Dataset section.
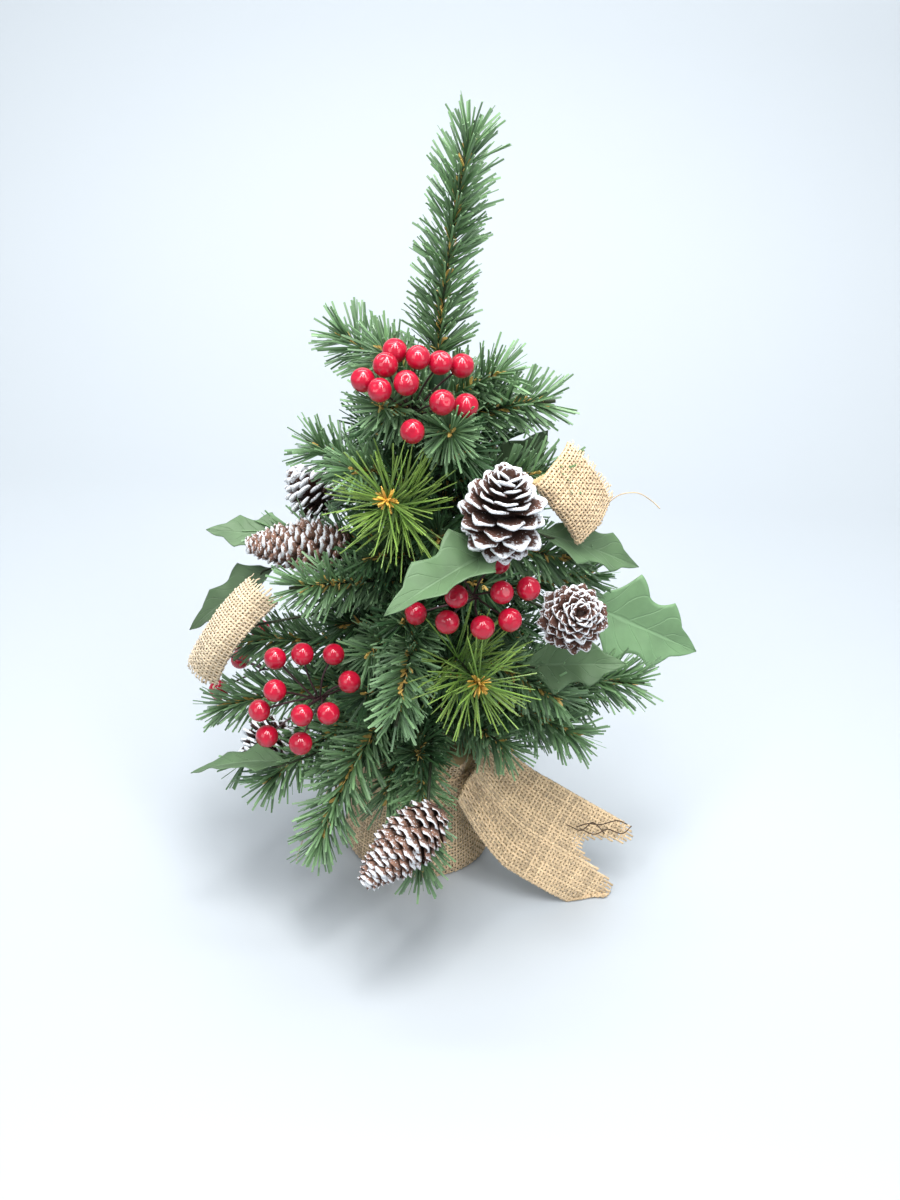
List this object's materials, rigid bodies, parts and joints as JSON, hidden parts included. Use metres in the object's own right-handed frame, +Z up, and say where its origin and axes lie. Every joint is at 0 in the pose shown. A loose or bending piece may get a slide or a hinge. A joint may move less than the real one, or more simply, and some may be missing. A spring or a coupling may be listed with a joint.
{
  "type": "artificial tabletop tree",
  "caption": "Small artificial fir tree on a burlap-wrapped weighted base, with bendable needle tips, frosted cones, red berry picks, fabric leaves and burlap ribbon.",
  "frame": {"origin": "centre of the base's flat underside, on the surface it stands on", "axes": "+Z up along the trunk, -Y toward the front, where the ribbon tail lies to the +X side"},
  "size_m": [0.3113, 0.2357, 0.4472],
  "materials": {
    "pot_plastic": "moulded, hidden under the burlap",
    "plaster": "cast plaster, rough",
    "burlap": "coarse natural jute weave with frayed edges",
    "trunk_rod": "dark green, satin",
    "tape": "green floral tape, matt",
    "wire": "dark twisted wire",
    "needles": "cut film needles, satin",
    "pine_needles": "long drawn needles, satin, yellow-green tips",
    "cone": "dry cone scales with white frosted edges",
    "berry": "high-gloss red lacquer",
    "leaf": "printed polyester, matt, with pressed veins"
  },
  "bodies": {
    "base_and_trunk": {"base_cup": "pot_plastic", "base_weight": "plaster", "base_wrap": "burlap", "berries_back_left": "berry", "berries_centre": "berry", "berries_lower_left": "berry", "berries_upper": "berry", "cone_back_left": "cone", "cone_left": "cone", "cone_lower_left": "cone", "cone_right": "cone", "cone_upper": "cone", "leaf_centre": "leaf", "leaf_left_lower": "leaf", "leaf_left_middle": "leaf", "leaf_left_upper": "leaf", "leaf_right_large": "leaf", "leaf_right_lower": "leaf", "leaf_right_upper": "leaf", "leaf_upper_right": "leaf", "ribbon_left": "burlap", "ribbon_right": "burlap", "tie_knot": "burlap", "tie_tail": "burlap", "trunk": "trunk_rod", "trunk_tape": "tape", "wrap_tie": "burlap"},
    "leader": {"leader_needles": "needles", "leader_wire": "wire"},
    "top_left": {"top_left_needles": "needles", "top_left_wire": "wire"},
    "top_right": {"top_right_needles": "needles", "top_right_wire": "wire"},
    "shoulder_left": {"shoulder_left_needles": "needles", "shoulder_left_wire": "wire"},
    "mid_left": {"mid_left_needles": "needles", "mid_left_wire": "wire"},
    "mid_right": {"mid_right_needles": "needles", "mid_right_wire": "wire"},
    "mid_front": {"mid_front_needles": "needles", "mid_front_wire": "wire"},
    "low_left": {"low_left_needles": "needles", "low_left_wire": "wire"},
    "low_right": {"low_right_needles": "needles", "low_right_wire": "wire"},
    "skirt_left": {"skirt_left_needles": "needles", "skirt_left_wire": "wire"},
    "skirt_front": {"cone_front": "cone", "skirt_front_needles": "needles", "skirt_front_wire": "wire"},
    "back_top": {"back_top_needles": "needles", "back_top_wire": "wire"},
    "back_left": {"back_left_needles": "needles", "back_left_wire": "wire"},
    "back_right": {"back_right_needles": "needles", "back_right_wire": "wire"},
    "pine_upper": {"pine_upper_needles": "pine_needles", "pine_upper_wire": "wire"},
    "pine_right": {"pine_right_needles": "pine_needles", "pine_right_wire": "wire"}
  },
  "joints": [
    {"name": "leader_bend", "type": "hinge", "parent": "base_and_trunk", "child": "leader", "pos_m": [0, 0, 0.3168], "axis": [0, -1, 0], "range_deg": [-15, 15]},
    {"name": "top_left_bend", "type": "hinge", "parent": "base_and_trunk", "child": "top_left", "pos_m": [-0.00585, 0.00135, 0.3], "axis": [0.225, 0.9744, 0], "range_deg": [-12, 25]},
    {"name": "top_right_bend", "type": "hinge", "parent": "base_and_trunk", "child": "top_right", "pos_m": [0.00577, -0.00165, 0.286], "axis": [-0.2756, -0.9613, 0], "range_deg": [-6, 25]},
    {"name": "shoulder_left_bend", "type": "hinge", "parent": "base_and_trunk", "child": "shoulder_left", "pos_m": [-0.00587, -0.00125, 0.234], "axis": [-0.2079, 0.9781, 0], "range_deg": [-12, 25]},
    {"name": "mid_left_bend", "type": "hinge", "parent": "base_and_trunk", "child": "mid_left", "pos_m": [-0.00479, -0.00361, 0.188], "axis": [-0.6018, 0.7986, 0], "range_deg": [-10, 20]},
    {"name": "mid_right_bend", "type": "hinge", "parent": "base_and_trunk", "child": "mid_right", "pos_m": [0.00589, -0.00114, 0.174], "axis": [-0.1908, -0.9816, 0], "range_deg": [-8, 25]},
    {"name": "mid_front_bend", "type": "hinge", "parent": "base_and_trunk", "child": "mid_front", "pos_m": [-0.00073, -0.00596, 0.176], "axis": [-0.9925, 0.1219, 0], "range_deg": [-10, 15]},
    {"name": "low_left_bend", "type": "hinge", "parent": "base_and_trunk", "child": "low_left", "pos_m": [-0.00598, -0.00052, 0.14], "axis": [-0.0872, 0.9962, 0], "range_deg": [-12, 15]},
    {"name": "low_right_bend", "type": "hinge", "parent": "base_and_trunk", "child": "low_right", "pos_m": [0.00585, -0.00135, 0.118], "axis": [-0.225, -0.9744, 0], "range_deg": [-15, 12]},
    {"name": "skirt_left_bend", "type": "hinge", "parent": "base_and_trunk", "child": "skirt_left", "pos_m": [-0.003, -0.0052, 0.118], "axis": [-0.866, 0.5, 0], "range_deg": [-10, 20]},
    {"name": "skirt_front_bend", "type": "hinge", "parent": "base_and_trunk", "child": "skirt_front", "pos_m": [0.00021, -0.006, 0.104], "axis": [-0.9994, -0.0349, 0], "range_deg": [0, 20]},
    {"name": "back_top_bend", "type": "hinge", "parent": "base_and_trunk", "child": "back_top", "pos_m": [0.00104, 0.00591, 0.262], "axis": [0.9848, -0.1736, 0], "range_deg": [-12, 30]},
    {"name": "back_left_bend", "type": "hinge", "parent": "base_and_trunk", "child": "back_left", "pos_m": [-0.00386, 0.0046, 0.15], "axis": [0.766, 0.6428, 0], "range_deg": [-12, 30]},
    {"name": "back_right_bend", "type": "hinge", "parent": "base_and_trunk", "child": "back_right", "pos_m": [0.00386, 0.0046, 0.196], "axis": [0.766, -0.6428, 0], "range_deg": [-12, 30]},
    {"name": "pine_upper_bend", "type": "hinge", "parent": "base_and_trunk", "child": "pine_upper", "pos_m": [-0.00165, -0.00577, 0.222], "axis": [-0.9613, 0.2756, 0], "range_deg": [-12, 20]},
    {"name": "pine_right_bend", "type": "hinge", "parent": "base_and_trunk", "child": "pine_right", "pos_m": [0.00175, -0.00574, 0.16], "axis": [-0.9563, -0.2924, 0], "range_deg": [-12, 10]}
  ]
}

Work to complete. Take the data above and return it exactly.

Exercise result.
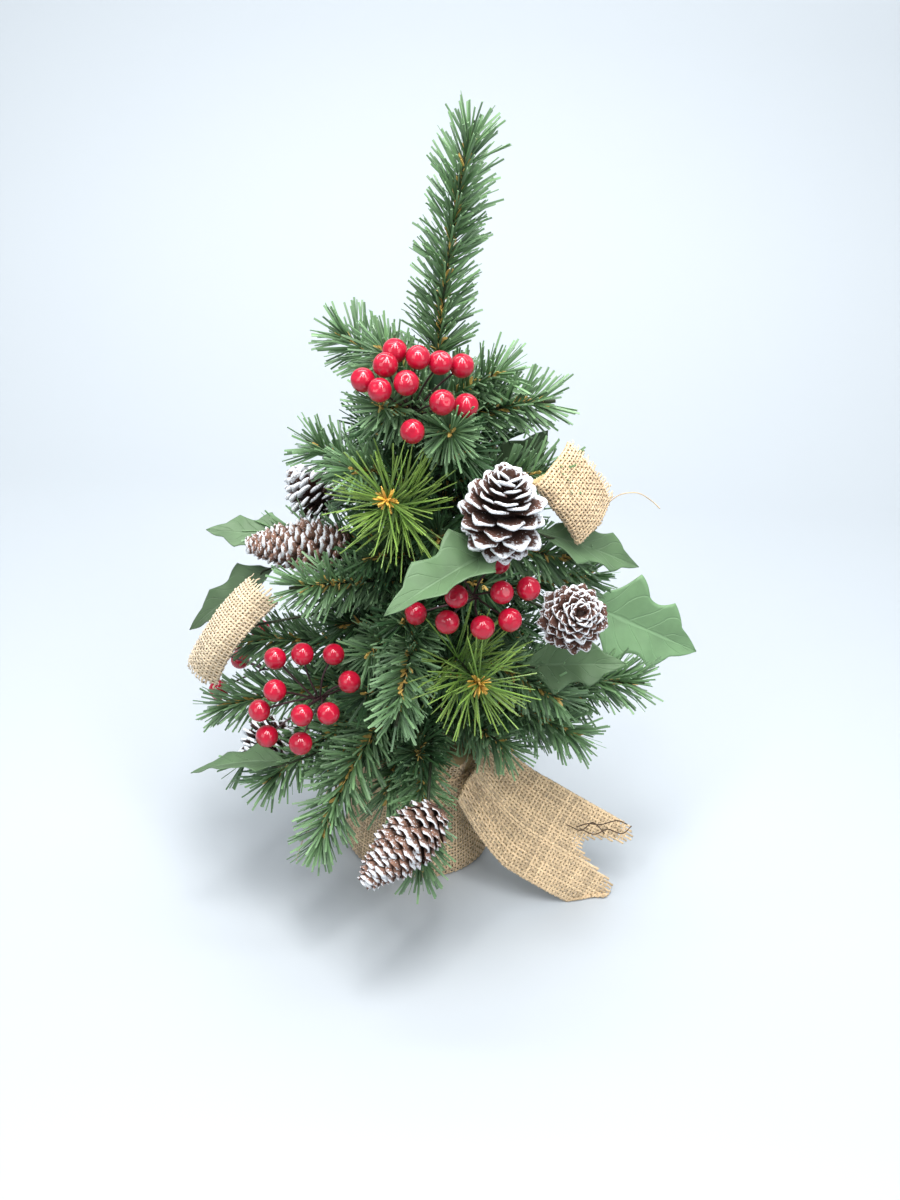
List this object's materials, rigid bodies, parts and joints as JSON, hidden parts included. Use metres in the object's own right-handed frame, +Z up, and say where its origin and axes lie. Every joint is at 0 in the pose shown. A loose or bending piece may get a slide or a hinge. A joint may move less than the real one, or more simply, and some may be missing. A spring or a coupling may be listed with a joint.
{
  "type": "artificial tabletop tree",
  "caption": "Small artificial fir tree on a burlap-wrapped weighted base, with bendable needle tips, frosted cones, red berry picks, fabric leaves and burlap ribbon.",
  "frame": {"origin": "centre of the base's flat underside, on the surface it stands on", "axes": "+Z up along the trunk, -Y toward the front, where the ribbon tail lies to the +X side"},
  "size_m": [0.3113, 0.2357, 0.4472],
  "materials": {
    "pot_plastic": "moulded, hidden under the burlap",
    "plaster": "cast plaster, rough",
    "burlap": "coarse natural jute weave with frayed edges",
    "trunk_rod": "dark green, satin",
    "tape": "green floral tape, matt",
    "wire": "dark twisted wire",
    "needles": "cut film needles, satin",
    "pine_needles": "long drawn needles, satin, yellow-green tips",
    "cone": "dry cone scales with white frosted edges",
    "berry": "high-gloss red lacquer",
    "leaf": "printed polyester, matt, with pressed veins"
  },
  "bodies": {
    "base_and_trunk": {"base_cup": "pot_plastic", "base_weight": "plaster", "base_wrap": "burlap", "berries_back_left": "berry", "berries_centre": "berry", "berries_lower_left": "berry", "berries_upper": "berry", "cone_back_left": "cone", "cone_left": "cone", "cone_lower_left": "cone", "cone_right": "cone", "cone_upper": "cone", "leaf_centre": "leaf", "leaf_left_lower": "leaf", "leaf_left_middle": "leaf", "leaf_left_upper": "leaf", "leaf_right_large": "leaf", "leaf_right_lower": "leaf", "leaf_right_upper": "leaf", "leaf_upper_right": "leaf", "ribbon_left": "burlap", "ribbon_right": "burlap", "tie_knot": "burlap", "tie_tail": "burlap", "trunk": "trunk_rod", "trunk_tape": "tape", "wrap_tie": "burlap"},
    "leader": {"leader_needles": "needles", "leader_wire": "wire"},
    "top_left": {"top_left_needles": "needles", "top_left_wire": "wire"},
    "top_right": {"top_right_needles": "needles", "top_right_wire": "wire"},
    "shoulder_left": {"shoulder_left_needles": "needles", "shoulder_left_wire": "wire"},
    "mid_left": {"mid_left_needles": "needles", "mid_left_wire": "wire"},
    "mid_right": {"mid_right_needles": "needles", "mid_right_wire": "wire"},
    "mid_front": {"mid_front_needles": "needles", "mid_front_wire": "wire"},
    "low_left": {"low_left_needles": "needles", "low_left_wire": "wire"},
    "low_right": {"low_right_needles": "needles", "low_right_wire": "wire"},
    "skirt_left": {"skirt_left_needles": "needles", "skirt_left_wire": "wire"},
    "skirt_front": {"cone_front": "cone", "skirt_front_needles": "needles", "skirt_front_wire": "wire"},
    "back_top": {"back_top_needles": "needles", "back_top_wire": "wire"},
    "back_left": {"back_left_needles": "needles", "back_left_wire": "wire"},
    "back_right": {"back_right_needles": "needles", "back_right_wire": "wire"},
    "pine_upper": {"pine_upper_needles": "pine_needles", "pine_upper_wire": "wire"},
    "pine_right": {"pine_right_needles": "pine_needles", "pine_right_wire": "wire"}
  },
  "joints": [
    {"name": "leader_bend", "type": "hinge", "parent": "base_and_trunk", "child": "leader", "pos_m": [0, 0, 0.3168], "axis": [0, -1, 0], "range_deg": [-15, 15]},
    {"name": "top_left_bend", "type": "hinge", "parent": "base_and_trunk", "child": "top_left", "pos_m": [-0.00585, 0.00135, 0.3], "axis": [0.225, 0.9744, 0], "range_deg": [-12, 25]},
    {"name": "top_right_bend", "type": "hinge", "parent": "base_and_trunk", "child": "top_right", "pos_m": [0.00577, -0.00165, 0.286], "axis": [-0.2756, -0.9613, 0], "range_deg": [-6, 25]},
    {"name": "shoulder_left_bend", "type": "hinge", "parent": "base_and_trunk", "child": "shoulder_left", "pos_m": [-0.00587, -0.00125, 0.234], "axis": [-0.2079, 0.9781, 0], "range_deg": [-12, 25]},
    {"name": "mid_left_bend", "type": "hinge", "parent": "base_and_trunk", "child": "mid_left", "pos_m": [-0.00479, -0.00361, 0.188], "axis": [-0.6018, 0.7986, 0], "range_deg": [-10, 20]},
    {"name": "mid_right_bend", "type": "hinge", "parent": "base_and_trunk", "child": "mid_right", "pos_m": [0.00589, -0.00114, 0.174], "axis": [-0.1908, -0.9816, 0], "range_deg": [-8, 25]},
    {"name": "mid_front_bend", "type": "hinge", "parent": "base_and_trunk", "child": "mid_front", "pos_m": [-0.00073, -0.00596, 0.176], "axis": [-0.9925, 0.1219, 0], "range_deg": [-10, 15]},
    {"name": "low_left_bend", "type": "hinge", "parent": "base_and_trunk", "child": "low_left", "pos_m": [-0.00598, -0.00052, 0.14], "axis": [-0.0872, 0.9962, 0], "range_deg": [-12, 15]},
    {"name": "low_right_bend", "type": "hinge", "parent": "base_and_trunk", "child": "low_right", "pos_m": [0.00585, -0.00135, 0.118], "axis": [-0.225, -0.9744, 0], "range_deg": [-15, 12]},
    {"name": "skirt_left_bend", "type": "hinge", "parent": "base_and_trunk", "child": "skirt_left", "pos_m": [-0.003, -0.0052, 0.118], "axis": [-0.866, 0.5, 0], "range_deg": [-10, 20]},
    {"name": "skirt_front_bend", "type": "hinge", "parent": "base_and_trunk", "child": "skirt_front", "pos_m": [0.00021, -0.006, 0.104], "axis": [-0.9994, -0.0349, 0], "range_deg": [0, 20]},
    {"name": "back_top_bend", "type": "hinge", "parent": "base_and_trunk", "child": "back_top", "pos_m": [0.00104, 0.00591, 0.262], "axis": [0.9848, -0.1736, 0], "range_deg": [-12, 30]},
    {"name": "back_left_bend", "type": "hinge", "parent": "base_and_trunk", "child": "back_left", "pos_m": [-0.00386, 0.0046, 0.15], "axis": [0.766, 0.6428, 0], "range_deg": [-12, 30]},
    {"name": "back_right_bend", "type": "hinge", "parent": "base_and_trunk", "child": "back_right", "pos_m": [0.00386, 0.0046, 0.196], "axis": [0.766, -0.6428, 0], "range_deg": [-12, 30]},
    {"name": "pine_upper_bend", "type": "hinge", "parent": "base_and_trunk", "child": "pine_upper", "pos_m": [-0.00165, -0.00577, 0.222], "axis": [-0.9613, 0.2756, 0], "range_deg": [-12, 20]},
    {"name": "pine_right_bend", "type": "hinge", "parent": "base_and_trunk", "child": "pine_right", "pos_m": [0.00175, -0.00574, 0.16], "axis": [-0.9563, -0.2924, 0], "range_deg": [-12, 10]}
  ]
}